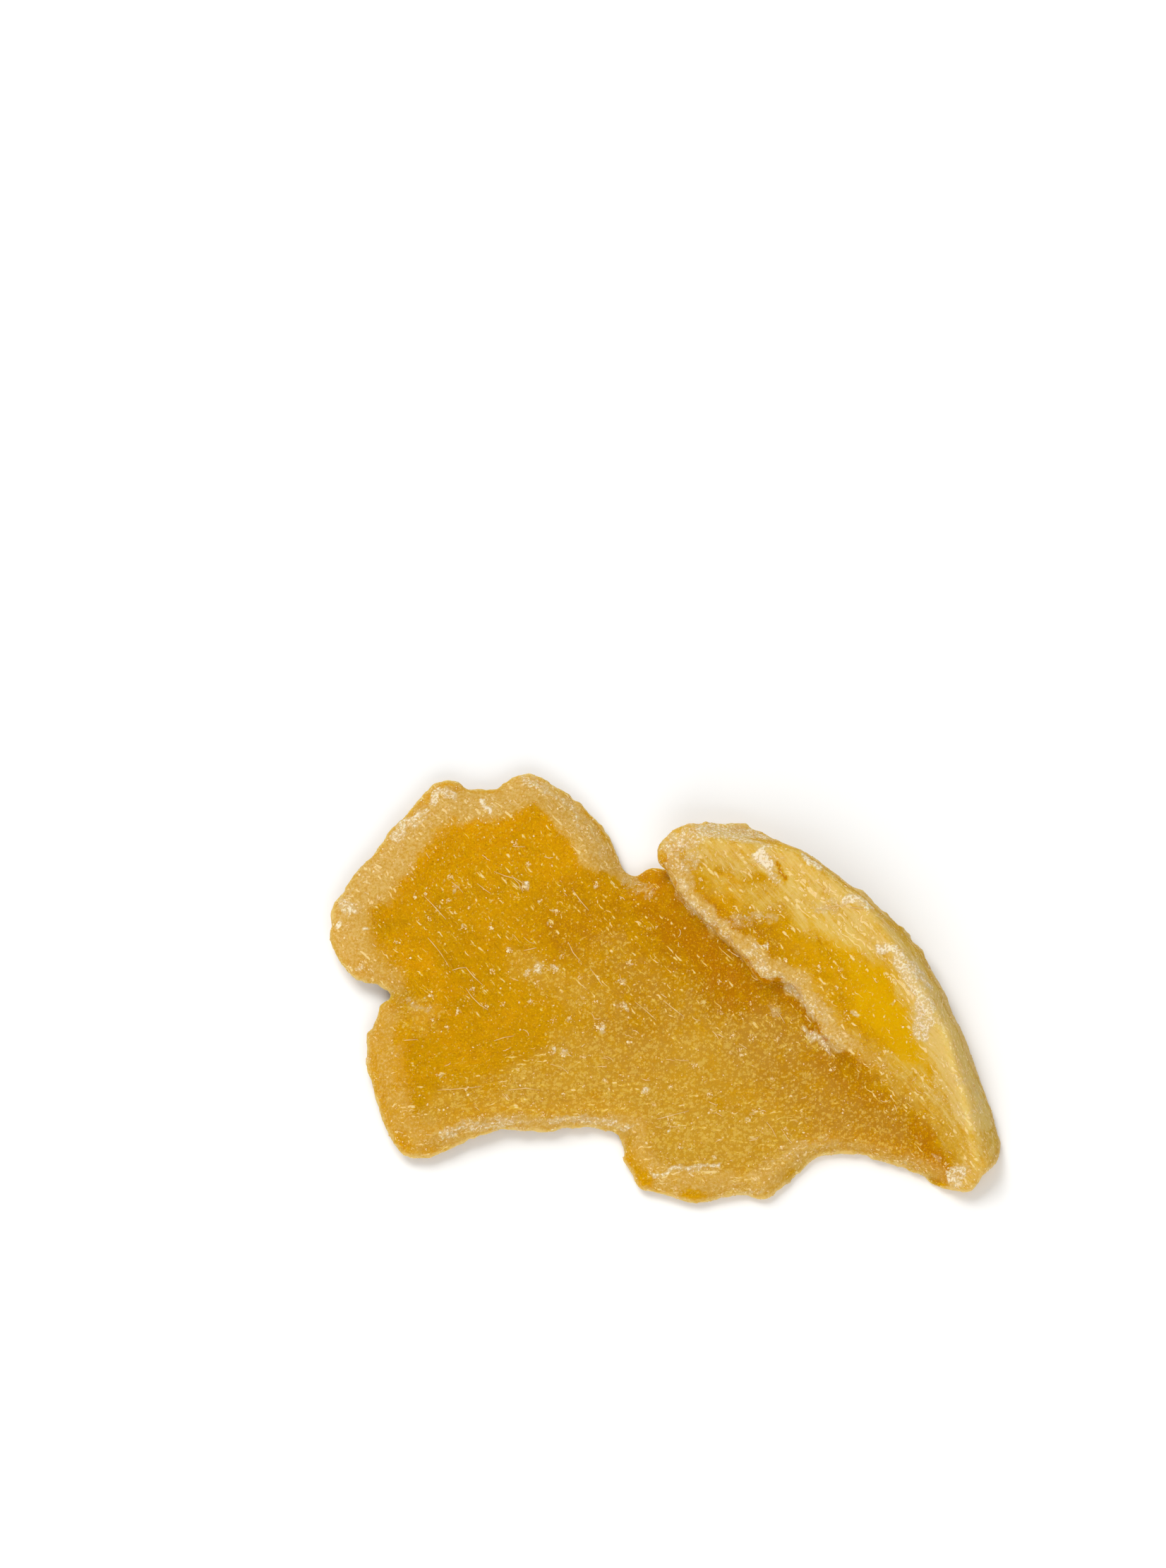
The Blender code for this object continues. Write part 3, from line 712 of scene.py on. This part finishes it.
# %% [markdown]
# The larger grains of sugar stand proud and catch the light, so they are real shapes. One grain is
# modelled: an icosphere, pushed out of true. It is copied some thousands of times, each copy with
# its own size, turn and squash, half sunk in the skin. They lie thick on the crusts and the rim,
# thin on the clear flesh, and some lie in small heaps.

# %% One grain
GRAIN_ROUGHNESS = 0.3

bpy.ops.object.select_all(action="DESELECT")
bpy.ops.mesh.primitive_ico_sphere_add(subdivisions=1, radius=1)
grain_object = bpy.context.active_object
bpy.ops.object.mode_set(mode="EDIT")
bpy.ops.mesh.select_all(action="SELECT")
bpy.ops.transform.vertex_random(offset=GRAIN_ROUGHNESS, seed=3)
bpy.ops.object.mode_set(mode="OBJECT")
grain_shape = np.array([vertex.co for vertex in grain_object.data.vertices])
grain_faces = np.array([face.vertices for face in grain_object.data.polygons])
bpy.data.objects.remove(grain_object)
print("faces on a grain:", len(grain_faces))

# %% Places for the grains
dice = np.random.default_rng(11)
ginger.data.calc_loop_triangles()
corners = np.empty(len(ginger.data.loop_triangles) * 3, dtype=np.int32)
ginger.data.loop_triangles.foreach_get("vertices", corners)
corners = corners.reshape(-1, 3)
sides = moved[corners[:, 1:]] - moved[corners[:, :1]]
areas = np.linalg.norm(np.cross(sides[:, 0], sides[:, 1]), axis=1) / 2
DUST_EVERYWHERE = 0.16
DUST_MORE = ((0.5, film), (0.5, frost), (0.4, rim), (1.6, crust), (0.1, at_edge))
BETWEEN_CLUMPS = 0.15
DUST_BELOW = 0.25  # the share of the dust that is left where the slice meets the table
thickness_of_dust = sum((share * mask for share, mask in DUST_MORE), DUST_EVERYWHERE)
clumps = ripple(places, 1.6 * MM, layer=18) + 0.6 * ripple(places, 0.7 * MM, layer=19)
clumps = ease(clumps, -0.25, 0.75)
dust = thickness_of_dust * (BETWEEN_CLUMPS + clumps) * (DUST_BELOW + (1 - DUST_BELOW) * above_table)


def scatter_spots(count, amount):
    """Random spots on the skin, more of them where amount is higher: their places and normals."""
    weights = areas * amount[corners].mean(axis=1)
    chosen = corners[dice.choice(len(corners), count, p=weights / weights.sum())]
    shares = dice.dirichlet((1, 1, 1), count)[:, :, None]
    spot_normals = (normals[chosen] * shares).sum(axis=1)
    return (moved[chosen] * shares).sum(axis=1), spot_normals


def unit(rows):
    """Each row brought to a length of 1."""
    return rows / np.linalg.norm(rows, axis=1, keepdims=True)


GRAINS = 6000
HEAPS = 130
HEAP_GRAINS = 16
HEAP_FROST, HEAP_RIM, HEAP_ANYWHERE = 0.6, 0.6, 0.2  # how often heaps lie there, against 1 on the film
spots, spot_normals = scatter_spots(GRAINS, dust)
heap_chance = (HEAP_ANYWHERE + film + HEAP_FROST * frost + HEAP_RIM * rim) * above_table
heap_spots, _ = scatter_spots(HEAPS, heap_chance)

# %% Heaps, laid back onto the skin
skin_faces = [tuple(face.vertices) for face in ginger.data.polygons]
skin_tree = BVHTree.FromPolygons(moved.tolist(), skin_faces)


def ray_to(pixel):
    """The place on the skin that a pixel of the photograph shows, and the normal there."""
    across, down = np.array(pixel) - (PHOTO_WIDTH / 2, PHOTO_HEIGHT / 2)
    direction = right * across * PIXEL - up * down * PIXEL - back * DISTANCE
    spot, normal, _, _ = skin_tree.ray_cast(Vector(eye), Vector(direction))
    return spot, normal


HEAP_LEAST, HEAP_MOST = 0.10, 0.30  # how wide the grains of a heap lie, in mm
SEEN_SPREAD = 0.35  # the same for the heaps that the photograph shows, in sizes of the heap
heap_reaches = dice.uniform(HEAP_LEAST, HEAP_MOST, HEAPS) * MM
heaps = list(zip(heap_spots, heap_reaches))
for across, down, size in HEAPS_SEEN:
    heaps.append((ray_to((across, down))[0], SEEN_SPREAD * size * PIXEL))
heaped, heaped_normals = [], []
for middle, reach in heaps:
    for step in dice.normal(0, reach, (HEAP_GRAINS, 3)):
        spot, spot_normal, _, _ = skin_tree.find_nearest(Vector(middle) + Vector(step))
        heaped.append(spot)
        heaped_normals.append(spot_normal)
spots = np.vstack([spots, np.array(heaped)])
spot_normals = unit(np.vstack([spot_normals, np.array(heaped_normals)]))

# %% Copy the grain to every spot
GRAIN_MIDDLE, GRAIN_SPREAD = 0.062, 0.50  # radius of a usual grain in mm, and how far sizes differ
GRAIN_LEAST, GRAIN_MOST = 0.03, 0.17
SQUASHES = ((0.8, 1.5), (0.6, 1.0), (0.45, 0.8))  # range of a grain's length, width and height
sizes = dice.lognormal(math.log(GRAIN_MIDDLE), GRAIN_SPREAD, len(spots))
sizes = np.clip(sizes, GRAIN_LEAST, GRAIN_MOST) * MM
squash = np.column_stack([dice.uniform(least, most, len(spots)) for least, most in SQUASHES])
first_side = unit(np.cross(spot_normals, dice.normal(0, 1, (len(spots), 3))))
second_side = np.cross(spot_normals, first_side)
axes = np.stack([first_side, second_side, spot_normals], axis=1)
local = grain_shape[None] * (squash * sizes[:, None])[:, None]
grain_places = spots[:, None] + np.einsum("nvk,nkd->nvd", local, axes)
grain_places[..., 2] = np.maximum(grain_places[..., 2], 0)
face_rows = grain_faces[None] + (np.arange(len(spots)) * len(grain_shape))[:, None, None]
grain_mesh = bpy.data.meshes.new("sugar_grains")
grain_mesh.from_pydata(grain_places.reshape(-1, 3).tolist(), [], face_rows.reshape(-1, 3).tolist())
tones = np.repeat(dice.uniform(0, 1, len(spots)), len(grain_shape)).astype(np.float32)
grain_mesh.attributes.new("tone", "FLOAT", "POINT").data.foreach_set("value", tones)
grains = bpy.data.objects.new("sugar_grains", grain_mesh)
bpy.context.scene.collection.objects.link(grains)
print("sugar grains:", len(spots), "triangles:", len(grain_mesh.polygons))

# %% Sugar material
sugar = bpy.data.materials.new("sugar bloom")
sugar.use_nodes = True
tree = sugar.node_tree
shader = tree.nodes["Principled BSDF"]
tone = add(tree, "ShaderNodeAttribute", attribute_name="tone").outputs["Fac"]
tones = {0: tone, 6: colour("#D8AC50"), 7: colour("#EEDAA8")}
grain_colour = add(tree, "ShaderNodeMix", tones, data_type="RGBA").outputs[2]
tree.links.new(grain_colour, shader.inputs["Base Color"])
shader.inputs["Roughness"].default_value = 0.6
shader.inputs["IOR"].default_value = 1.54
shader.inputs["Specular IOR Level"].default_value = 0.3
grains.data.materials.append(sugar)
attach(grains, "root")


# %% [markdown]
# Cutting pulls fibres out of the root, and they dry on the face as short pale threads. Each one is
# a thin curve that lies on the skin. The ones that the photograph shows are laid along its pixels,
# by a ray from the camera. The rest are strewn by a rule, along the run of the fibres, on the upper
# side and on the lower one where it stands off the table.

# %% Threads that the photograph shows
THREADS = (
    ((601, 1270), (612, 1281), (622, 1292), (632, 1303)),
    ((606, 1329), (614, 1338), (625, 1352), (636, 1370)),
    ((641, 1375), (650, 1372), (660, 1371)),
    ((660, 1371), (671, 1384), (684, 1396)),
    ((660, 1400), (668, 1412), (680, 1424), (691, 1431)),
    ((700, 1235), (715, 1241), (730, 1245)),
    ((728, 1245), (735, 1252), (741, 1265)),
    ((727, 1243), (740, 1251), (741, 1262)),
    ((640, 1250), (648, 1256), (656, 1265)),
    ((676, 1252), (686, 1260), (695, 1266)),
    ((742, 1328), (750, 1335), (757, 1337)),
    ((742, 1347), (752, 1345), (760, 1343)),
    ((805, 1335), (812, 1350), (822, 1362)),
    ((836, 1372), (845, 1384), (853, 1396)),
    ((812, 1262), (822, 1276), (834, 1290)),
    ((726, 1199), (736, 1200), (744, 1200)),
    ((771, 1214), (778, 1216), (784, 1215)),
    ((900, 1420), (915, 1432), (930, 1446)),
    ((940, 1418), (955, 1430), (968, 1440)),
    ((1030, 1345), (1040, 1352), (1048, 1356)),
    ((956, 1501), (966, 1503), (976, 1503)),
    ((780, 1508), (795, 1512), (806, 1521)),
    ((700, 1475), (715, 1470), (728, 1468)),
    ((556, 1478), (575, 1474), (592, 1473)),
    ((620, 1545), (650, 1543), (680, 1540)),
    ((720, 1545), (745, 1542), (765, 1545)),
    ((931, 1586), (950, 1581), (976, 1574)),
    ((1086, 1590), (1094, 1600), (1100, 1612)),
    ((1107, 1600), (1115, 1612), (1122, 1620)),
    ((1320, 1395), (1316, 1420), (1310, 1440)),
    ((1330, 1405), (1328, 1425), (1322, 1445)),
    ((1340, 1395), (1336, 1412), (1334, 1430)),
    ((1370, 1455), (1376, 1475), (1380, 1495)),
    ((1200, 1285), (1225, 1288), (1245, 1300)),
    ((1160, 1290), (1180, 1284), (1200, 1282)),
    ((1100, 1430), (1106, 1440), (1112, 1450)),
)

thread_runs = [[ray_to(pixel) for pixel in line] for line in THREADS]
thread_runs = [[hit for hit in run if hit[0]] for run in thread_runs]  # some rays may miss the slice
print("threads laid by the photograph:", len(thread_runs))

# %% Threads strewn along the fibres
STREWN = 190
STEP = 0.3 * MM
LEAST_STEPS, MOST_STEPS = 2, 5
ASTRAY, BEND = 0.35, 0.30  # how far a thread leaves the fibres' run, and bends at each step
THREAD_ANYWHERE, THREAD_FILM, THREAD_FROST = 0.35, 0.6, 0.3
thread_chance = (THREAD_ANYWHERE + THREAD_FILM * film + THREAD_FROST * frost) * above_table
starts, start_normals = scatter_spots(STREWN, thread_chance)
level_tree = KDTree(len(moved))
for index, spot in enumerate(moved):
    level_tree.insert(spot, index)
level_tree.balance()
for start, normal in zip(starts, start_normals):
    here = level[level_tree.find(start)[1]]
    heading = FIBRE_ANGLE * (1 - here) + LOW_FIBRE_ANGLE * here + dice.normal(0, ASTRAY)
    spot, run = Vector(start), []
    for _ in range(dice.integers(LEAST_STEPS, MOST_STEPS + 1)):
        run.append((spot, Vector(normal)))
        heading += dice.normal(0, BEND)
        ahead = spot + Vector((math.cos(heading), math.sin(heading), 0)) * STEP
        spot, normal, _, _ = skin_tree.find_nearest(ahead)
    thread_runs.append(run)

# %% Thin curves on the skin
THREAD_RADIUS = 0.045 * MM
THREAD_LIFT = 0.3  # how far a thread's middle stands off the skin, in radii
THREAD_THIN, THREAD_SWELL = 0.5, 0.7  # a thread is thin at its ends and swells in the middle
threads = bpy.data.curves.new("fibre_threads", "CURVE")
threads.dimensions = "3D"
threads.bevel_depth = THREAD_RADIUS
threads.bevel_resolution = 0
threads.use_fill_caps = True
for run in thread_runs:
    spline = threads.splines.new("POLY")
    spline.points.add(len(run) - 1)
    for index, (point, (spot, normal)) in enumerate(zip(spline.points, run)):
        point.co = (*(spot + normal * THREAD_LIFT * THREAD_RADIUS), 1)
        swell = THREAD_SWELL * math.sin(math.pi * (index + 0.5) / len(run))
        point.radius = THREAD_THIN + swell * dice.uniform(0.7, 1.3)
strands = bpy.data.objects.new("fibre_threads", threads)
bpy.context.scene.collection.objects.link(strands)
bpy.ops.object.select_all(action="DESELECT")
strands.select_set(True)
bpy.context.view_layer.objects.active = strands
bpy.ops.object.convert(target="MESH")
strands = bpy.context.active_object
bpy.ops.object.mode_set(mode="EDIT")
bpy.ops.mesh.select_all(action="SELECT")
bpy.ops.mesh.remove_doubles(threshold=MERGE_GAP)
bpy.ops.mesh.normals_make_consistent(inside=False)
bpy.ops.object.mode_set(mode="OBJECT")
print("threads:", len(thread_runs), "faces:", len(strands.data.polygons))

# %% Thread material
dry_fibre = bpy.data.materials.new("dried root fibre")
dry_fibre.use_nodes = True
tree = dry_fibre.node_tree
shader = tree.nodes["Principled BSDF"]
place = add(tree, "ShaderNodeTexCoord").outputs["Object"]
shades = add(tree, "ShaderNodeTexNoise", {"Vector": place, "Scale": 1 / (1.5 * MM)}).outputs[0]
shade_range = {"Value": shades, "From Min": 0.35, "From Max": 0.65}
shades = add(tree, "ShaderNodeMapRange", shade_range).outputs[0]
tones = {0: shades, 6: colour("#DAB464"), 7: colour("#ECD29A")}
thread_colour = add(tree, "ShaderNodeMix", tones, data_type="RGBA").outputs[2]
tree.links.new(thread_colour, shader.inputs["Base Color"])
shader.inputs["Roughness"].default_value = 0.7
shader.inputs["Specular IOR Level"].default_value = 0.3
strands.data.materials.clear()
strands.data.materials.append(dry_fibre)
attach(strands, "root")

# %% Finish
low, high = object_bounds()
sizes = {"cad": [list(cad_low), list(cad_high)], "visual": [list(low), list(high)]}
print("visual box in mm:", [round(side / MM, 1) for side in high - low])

Goal » Using the material above, quote the first line and each line after it, stopping at and including the line that holds "GRAIN_ROUGHNESS = 0.3".

Exercise solution »
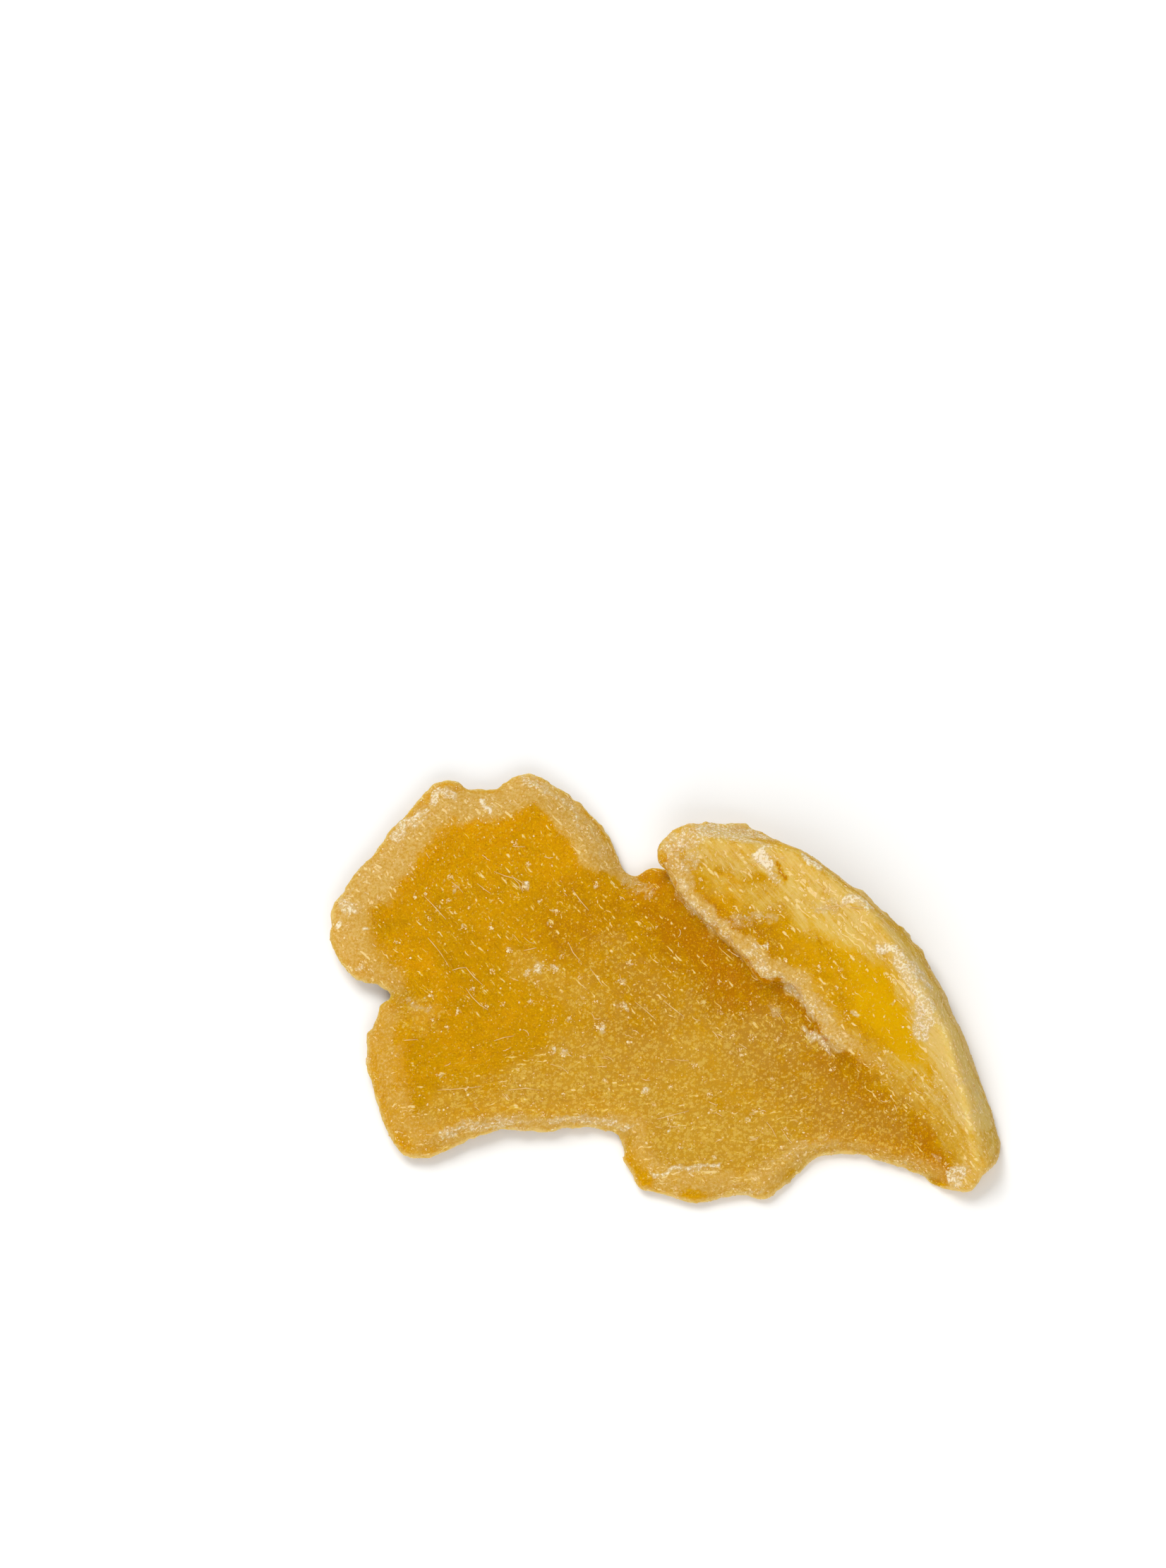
The Blender code for this object continues. Write part 3, from line 712 of scene.py on. This part finishes it.
# %% [markdown]
# The larger grains of sugar stand proud and catch the light, so they are real shapes. One grain is
# modelled: an icosphere, pushed out of true. It is copied some thousands of times, each copy with
# its own size, turn and squash, half sunk in the skin. They lie thick on the crusts and the rim,
# thin on the clear flesh, and some lie in small heaps.

# %% One grain
GRAIN_ROUGHNESS = 0.3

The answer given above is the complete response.